A notable absence in the exhibition, and particularly in Forest Mind, was a means of access to the systemic implications of current European research on species in the Amazon. Previous work by Biemann notably dealt with the “consequences of colonialism,” as Jose Cáceres Madrones, writing about the artist, put it. For Cáceres Madrones, works like Foreign Services (1995), Kültür (1996), or Just Watch (1997) address the cultural perception of Switzerland as a nonparticipant in the production of the colonies and, in contemporary times, neocolonial extraction. But in this recent exhibition, Biemann rehearsed the old trope of “an encounter of worlds,” obscuring connections between, for example, scientific research performed by Swiss organizations in the Amazon and the lucrative pharmaceutical businesses profiting from resource extraction in South America. Forest Mind, in particular, demonstrates a fascination with the scientific ability to capture DNA in new, exciting ways, essentially offering an unchallenged celebration of Western extractive technologies.
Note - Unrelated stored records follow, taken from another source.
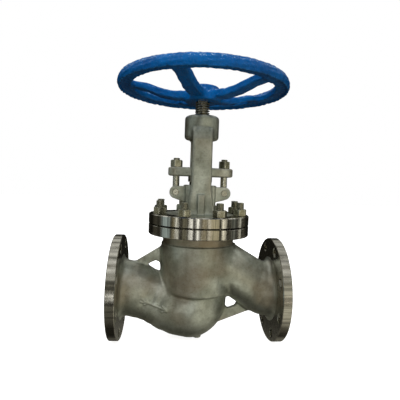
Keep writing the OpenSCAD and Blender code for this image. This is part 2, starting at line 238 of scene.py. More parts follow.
def wheel_paint():
    """Glossy blue paint under a wrinkled clear film, with painted shade in the folds, painted highlights on
    sharp edges and painted glints, standing for the lamps overhead, on fold ridges where the surface faces
    up.
    """
    m = Material("wheel_paint")
    clouds = m.noise(18.0, 3.0)
    folds = m.noise(95.0, 5.0, 0.72, (1.0, 1.0, 0.7))
    fine = m.noise(330.0, 3.0, 0.7)
    colour = m.ramp(clouds, [(0.3, (0.000, 0.090, 0.34)), (0.7, (0.000, 0.145, 0.49))])
    shade = m.ramp(folds, [(0.38, 0.84), (0.55, 1.0)])
    # Painted highlight: sharp edges, found by pointiness, are mixed towards a pale blue.
    lip = m.ramp(m.node("ShaderNodeNewGeometry").outputs["Pointiness"], [(0.52, 0.0), (0.60, 0.55)])
    colour = m.mix("MULTIPLY", 1.0, colour, shade)
    # Painted glint: pale blue-white spots where fold ridges and fine noise meet, only on surfaces that face
    # up.
    facing = m.node("ShaderNodeSeparateXYZ")
    m.link(m.node("ShaderNodeNewGeometry").outputs["Normal"], facing.inputs[0])
    up = m.ramp(facing.outputs["Z"], [(0.25, 0.02), (0.55, 1.0)])
    ridge = m.ramp(folds, [(0.46, 0.0), (0.50, 1.0), (0.54, 0.0)])
    painted_glint = m.mix("MULTIPLY", 1.0, ridge, m.ramp(fine, [(0.50, 0.0), (0.62, 1.0)]))
    painted_glint = m.mix("MULTIPLY", 1.0, painted_glint, up)
    colour = m.mix("MIX", lip, colour, (0.06, 0.28, 0.60))
    colour = m.mix("MIX", painted_glint, colour, (0.50, 0.78, 1.0))
    rough = m.ramp(fine, [(0.3, 0.12), (0.7, 0.26)])
    normal = m.bump(folds, 0.6, 0.0040)
    normal = m.bump(fine, 0.25, 0.0005, normal)
    m.fixed(Metallic=0.0, Specular_IOR_Level=0.2)
    return m.finish(colour, rough, normal)


def graphite():
    """Pressed graphite, dark and matt, with fine fibres."""
    m = Material("graphite")
    fibre = m.noise(700.0, 3.0, 0.6, (1.0, 1.0, 4.0))
    colour = m.ramp(fibre, [(0.3, 0.012), (0.7, 0.05)])
    rough = m.ramp(fibre, [(0.3, 0.5), (0.7, 0.7)])
    m.fixed(Metallic=0.0)
    return m.finish(colour, rough, m.bump(fibre, 0.4, 0.0003))


# ---------------------------------------------------------------- fields

def blend_min(a, b, k):
    """The union of two fields with a fillet of about k."""
    h = np.maximum(k - np.abs(a - b), 0.0) / k
    return np.minimum(a, b) - h * h * k * 0.25


def blend_max(a, b, k):
    return -blend_min(-a, -b, k)


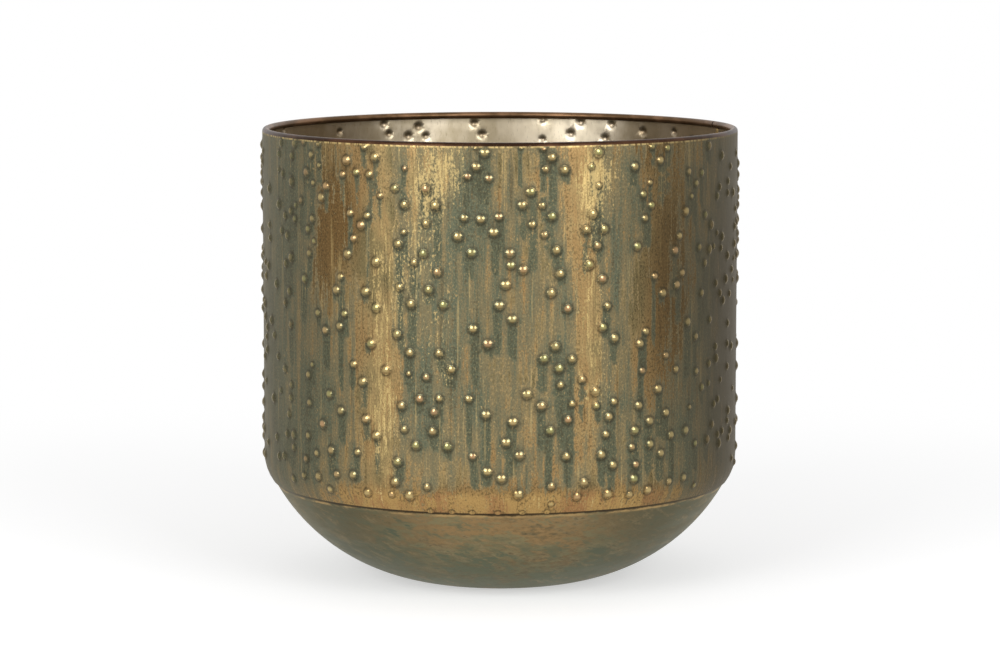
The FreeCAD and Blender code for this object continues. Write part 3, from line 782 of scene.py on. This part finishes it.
def mask(tree, value, low, high):
    """Nothing below low, one above high, and smooth between."""
    settings = {"Value": value, "From Min": low, "From Max": high}
    return put(tree, "MapRange", settings, interpolation_type="SMOOTHSTEP").outputs["Result"]


def turn_to(tree, under, over, amount):
    """A value that goes from one number to another by an amount."""
    return put(tree, "Mix", {"Factor": amount, 2: under, 3: over}, data_type="FLOAT").outputs[0]


def as_light(colour):
    """A colour as it is written on screen, turned into light. A socket stays as it is."""
    if isinstance(colour, bpy.types.NodeSocket):
        return colour
    shares = [part / 255 for part in colour]
    light = [share / 12.92 if share <= 0.04045 else ((share + 0.055) / 1.055) ** 2.4 for share in shares]
    return (*light, 1.0)


def paint(tree, under, over, amount):
    """Lays one colour over another by an amount."""
    settings = {"Factor": amount, 6: as_light(under), 7: as_light(over)}
    return put(tree, "Mix", settings, data_type="RGBA").outputs[2]


def layered(tree, colour, *layers):
    """Lays colours over one another, each where its value passes from low to high."""
    for over, value, low, high, *strengths in layers:
        amount = mask(tree, value, low, high)
        for strength in strengths:
            amount = times(tree, amount, strength)
        colour = paint(tree, colour, over, amount)
    return colour


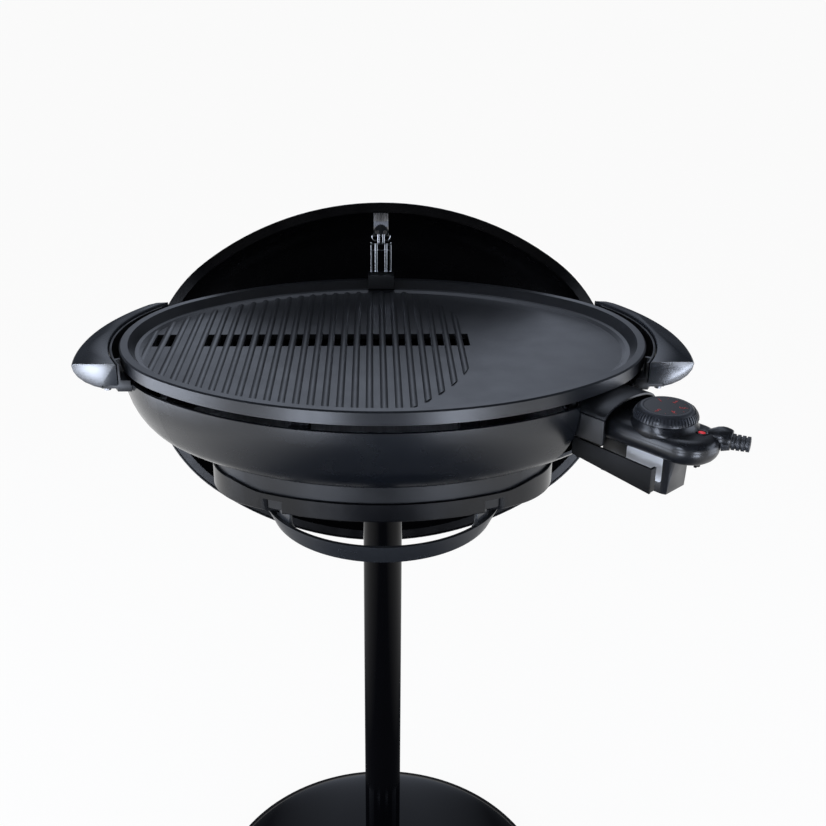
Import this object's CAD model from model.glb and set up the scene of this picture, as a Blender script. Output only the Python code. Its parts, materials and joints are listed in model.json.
# Electric pedestal grill with a lid hung behind it
import json
import math

import bpy
from mathutils import Matrix, Vector


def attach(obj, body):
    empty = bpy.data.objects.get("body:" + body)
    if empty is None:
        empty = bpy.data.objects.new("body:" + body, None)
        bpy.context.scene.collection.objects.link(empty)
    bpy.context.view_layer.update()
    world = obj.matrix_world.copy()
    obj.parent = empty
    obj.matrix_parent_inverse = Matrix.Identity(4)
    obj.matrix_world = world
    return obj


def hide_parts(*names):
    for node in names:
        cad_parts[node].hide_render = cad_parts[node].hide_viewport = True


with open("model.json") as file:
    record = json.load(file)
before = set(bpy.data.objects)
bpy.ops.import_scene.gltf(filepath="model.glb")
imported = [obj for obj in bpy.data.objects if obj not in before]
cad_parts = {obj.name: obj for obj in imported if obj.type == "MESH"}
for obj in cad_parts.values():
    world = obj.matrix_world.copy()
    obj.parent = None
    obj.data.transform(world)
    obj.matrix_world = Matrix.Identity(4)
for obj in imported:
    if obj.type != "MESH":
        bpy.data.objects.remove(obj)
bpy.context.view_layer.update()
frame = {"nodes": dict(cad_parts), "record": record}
nodes = frame["nodes"]
print("frame loaded:", len(nodes), "nodes")
bpy.context.scene.view_settings.view_transform = "Standard"

view = {
    "aim": (0.0, 0.0, 0.72724), "distance": 1.21378, "elevation": 23.71, "azimuth": -0.55,
    "lens": 47.648, "sensor": 36, "shiftX": 0.0367, "near": 0.02,
}


def placeCamera():
    up = math.radians(view["elevation"])
    side = math.radians(view["azimuth"])
    away = Vector((math.sin(side) * math.cos(up), -math.cos(side) * math.cos(up), math.sin(up)))
    bpy.ops.object.camera_add(location=Vector(view["aim"]) + away * view["distance"])
    camera = bpy.context.object
    camera.name = "viewCamera"
    camera.rotation_euler = (-away).to_track_quat("-Z", "Y").to_euler()
    camera.data.lens = view["lens"]
    camera.data.sensor_width = view["sensor"]
    camera.data.shift_x = view["shiftX"]
    camera.data.clip_start = view["near"]
    bpy.context.scene.camera = camera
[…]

Perhaps unintentionally, or despite the strategic intention to circumvent colonial politics today, this exhibition—and the similar lineup of works by Biemann at the Museum of Modern and Contemporary Art of Nice in 2020—still relied on cultural discourses and practices that enable the extractive economies that undermine the integrity of biomes and peoples across the entire planet. However, while the impact of traditional art forms and dissemination structures (like the contemporary art exhibition) may have a limited transformative political potential, exhibitions like Devenir Tierra still help bring contemporary art discourse into the urgencies of the present.
Biemann’s obstinate strategies themselves provoke pressing questions. Can the epistemic cultures and social orders bringing destruction upon the Earth truly be the same forces that save it? What can the material and linguistic conventions of what we call “contemporary art” really do? A transformative practice—in art and also beyond—needs to embrace the fracture between representation and lived experience, in order to transcend its own limits and carry itself into the future.